Autonomous measurement of seawater total alkalinity as an enhancement of ocean carbon observations: from performance characterization to long-term field deployment

Since around the mid of the 18th century, the global atmospheric carbon dioxide (CO2) concentration has significantly increased due to anthropogenic activities. For 2018, around 11.5 GtC yr−1 were emitted by fossil fuel combustion and cement production, and land use changes. A sink for the atmospheric CO2 is the ocean, which has taken up around 2.6 GtC yr−1 in 2018. The relative good understanding of the current global mean oceanic uptake of anthropogenic CO2 is contrasted by a lack of knowledge how the natural carbon cycle will respond regionally to changes introduced by anthropogenic CO2 emissions, like global warming, ocean acidification or ocean deoxygenation. In view of the central role of the oceanic CO2 sink and its vulnerability to these changes, extensive ocean carbon observations are necessary. Over several years, the Ships of Opportunity (SOOP) network provides high-quality CO2 partial pressure (p(CO2)) data of the surface ocean, and, therefore, forms the backbone of the global observation system for the oceanic CO2 sink. However, to get full insight into the marine CO2 system, at least two of the four measurable carbonate variables are required, which are p(CO2), total alkalinity (AT), dissolved inorganic carbon (CT) and pH. The so far common workaround is the prediction of AT by using established temperature-salinity based parameterizations. However, compared with direct measurements, this procedure leads to higher uncertainties and spatiotemporal biases. Therefore, autonomous SOOP-based AT measurements are of great interest and, in the end, should enhance ocean carbon observations.
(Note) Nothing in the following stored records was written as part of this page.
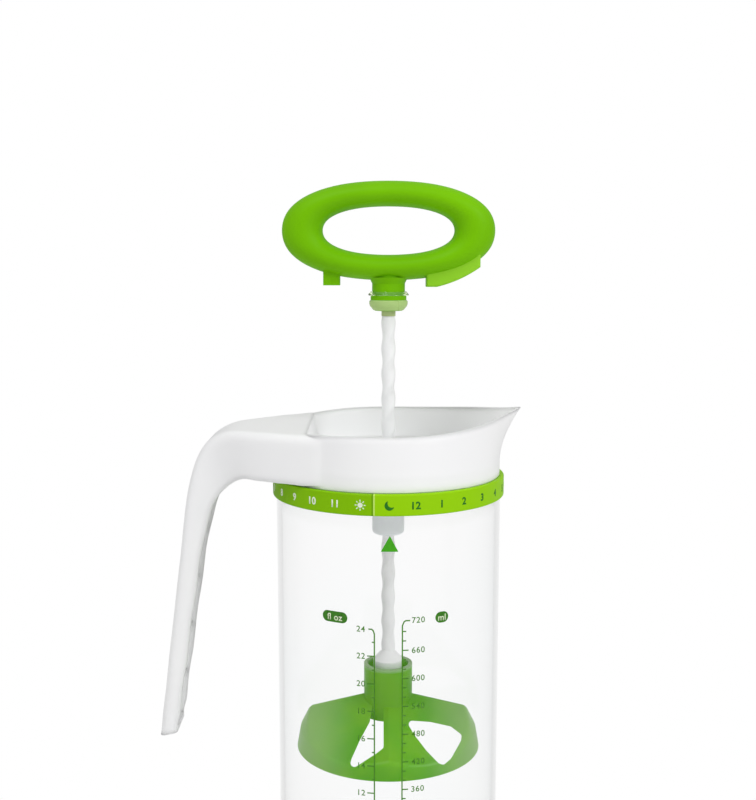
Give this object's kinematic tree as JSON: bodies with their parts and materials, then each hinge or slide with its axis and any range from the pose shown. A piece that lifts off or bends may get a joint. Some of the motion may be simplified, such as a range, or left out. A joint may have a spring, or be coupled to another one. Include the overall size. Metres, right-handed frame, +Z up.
{
  "type": "baby formula pitcher",
  "caption": "Clear jug with a screw lid, pouring spout and hooked handle; an oval plunger grip drives a twisted shaft that spins a bell-shaped mixer, and a time dial turns under the lid.",
  "frame": {"origin": "centre of the jug's flat base, on the axis of the jug, lid and shaft", "axes": "+Z up along the axis, +X towards the pouring spout, -X towards the handle"},
  "size_m": [0.1439, 0.0914, 0.295],
  "materials": {
    "clear_jug": "clear moulded copolyester, glossy",
    "dial_green": "satin yellow-green polypropylene with printed hours",
    "white_lid": "glossy white polypropylene",
    "grip_green": "satin green polypropylene",
    "stopper_green": "lighter green soft elastomer",
    "mixer_green": "translucent green polypropylene",
    "shaft_white": "white acetal, satin",
    "clear_silicone": "clear food-grade silicone, soft"
  },
  "bodies": {
    "jug": {"jug_body": "clear_jug"},
    "dial_ring": {"dial_ring": "dial_green"},
    "gasket": {"lid_gasket": "clear_silicone"},
    "lid": {"spout_collar": "white_lid", "helix_bush": "shaft_white"},
    "swivel": {"swivel_pin": "shaft_white"},
    "shaft": {"mixing_shaft": "shaft_white", "mixer": "mixer_green"},
    "grip": {"plunger_handle": "grip_green", "spout_stopper": "stopper_green", "neck_seal": "clear_silicone", "plug_seal": "clear_silicone", "pin_retainer": "shaft_white"}
  },
  "joints": [
    {"name": "dial_turn", "type": "hinge", "parent": "jug", "child": "dial_ring", "pos_m": [0, 0, 0.177], "axis": [0, 0, 1], "continuous": true},
    {"name": "lid_lift", "type": "slide", "parent": "jug", "child": "gasket", "axis": [0, 0, 1], "range_m": [0, 0.004]},
    {"name": "lid_turn", "type": "hinge", "parent": "gasket", "child": "lid", "pos_m": [0, 0, 0.185], "axis": [0, 0, 1], "range_deg": [0, 60]},
    {"name": "plunger_slide", "type": "slide", "parent": "lid", "child": "swivel", "axis": [0, 0, 1], "range_m": [-0.0576, 0.0481]},
    {"name": "shaft_spin", "type": "hinge", "parent": "swivel", "child": "shaft", "pos_m": [0, 0, 0.2], "axis": [0, 0, 1], "range_deg": [-1035, 864]},
    {"name": "handle_turn", "type": "hinge", "parent": "swivel", "child": "grip", "pos_m": [0, 0, 0.25], "axis": [0, 0, 1], "continuous": true}
  ],
  "couplings": [
    {"joint": "lid_lift", "follows": "lid_turn", "m_per_rad": 0.0038197},
    {"joint": "plunger_slide", "follows": "shaft_spin", "m_per_rad": 0.0031831}
  ]
}
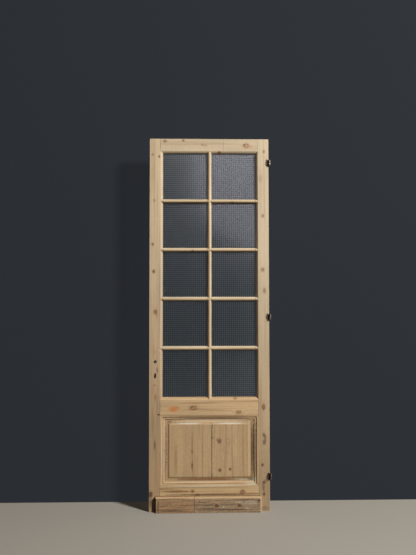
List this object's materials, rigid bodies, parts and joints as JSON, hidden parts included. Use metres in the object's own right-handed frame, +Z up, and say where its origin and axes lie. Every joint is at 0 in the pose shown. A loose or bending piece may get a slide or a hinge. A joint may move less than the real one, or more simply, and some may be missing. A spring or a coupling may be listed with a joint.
{
  "type": "half glazed pantry door leaf",
  "caption": "Stripped pine door leaf, half glazed with small panes of pressed glass over a raised and fielded panel, with a weatherboard and lift-off hinge halves.",
  "frame": {"origin": "on the face of the hinge edge, at mid thickness and at the leaf's foot", "axes": "+X out of the hinge edge, to the right as seen from the front; -Y towards the front; +Z up"},
  "size_m": [0.7747, 0.0726, 2.362],
  "materials": {
    "pine": "stripped, waxed pine",
    "weathered_pine": "darker weathered pine",
    "pressed_glass": "pressed with a small square grid",
    "hinge_iron": "dark painted iron"
  },
  "bodies": {
    "root": {"back_moulding_bottom": "pine", "back_moulding_left": "pine", "back_moulding_right": "pine", "back_moulding_top": "pine", "bottom_rail": "pine", "glass_1_left": "pressed_glass", "glass_1_right": "pressed_glass", "glass_2_left": "pressed_glass", "glass_2_right": "pressed_glass", "glass_3_left": "pressed_glass", "glass_3_right": "pressed_glass", "glass_4_left": "pressed_glass", "glass_4_right": "pressed_glass", "glass_5_left": "pressed_glass", "glass_5_right": "pressed_glass", "glazing_bar_1": "pine", "glazing_bar_2": "pine", "glazing_bar_3": "pine", "glazing_bar_4": "pine", "glazing_beads_1": "pine", "glazing_beads_2": "pine", "glazing_beads_3": "pine", "glazing_beads_4": "pine", "glazing_beads_5": "pine", "hinge_bottom": "hinge_iron", "hinge_middle": "hinge_iron", "hinge_stile": "pine", "hinge_top": "hinge_iron", "lock_rail": "pine", "lock_stile": "pine", "mullion": "pine", "panel_board_left": "pine", "panel_board_right": "pine", "panel_moulding_bottom": "pine", "panel_moulding_left": "pine", "panel_moulding_right": "pine", "panel_moulding_top": "pine", "top_rail": "pine", "weatherboard_long": "weathered_pine", "weatherboard_short": "weathered_pine", "wedges_hinge_side": "pine", "wedges_lock_side": "pine"}
  },
  "joints": []
}
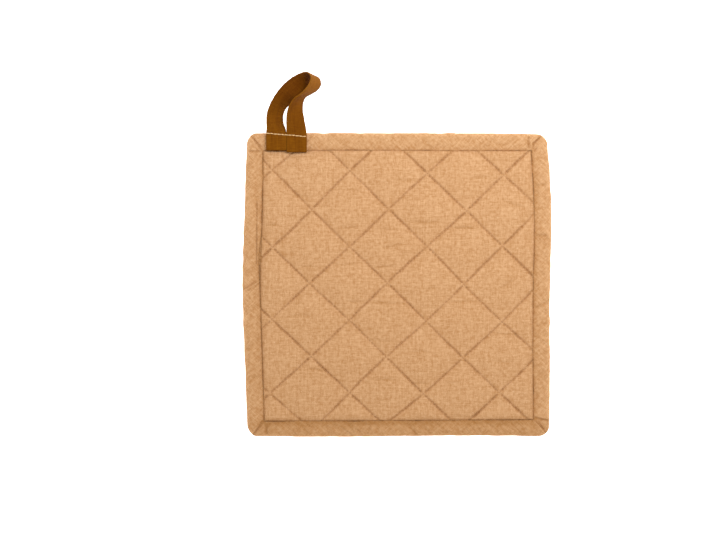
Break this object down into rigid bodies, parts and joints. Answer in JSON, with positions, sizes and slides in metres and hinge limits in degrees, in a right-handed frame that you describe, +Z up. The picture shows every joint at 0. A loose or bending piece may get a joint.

In order to achieve this enhancement, this thesis goals to provide an example of a successful implementation of a novel autonomous analyzer for seawater AT, the CONTROS HydroFIA TA (-4H-JENA engineering GmbH, Germany), on a Carbon-SOOP station operating in the subpolar North Atlantic (together with fundamental guidelines and recommendations leading to high-quality AT data).

Seelmann K., 2020. Autonomous measurement of seawater total alkalinity as an enhancement of ocean carbon observations: from performance characterization to long-term field deployment. PhD thesis, Christian-Albrechts-Universität zu Kiel, 139 p. Thesis.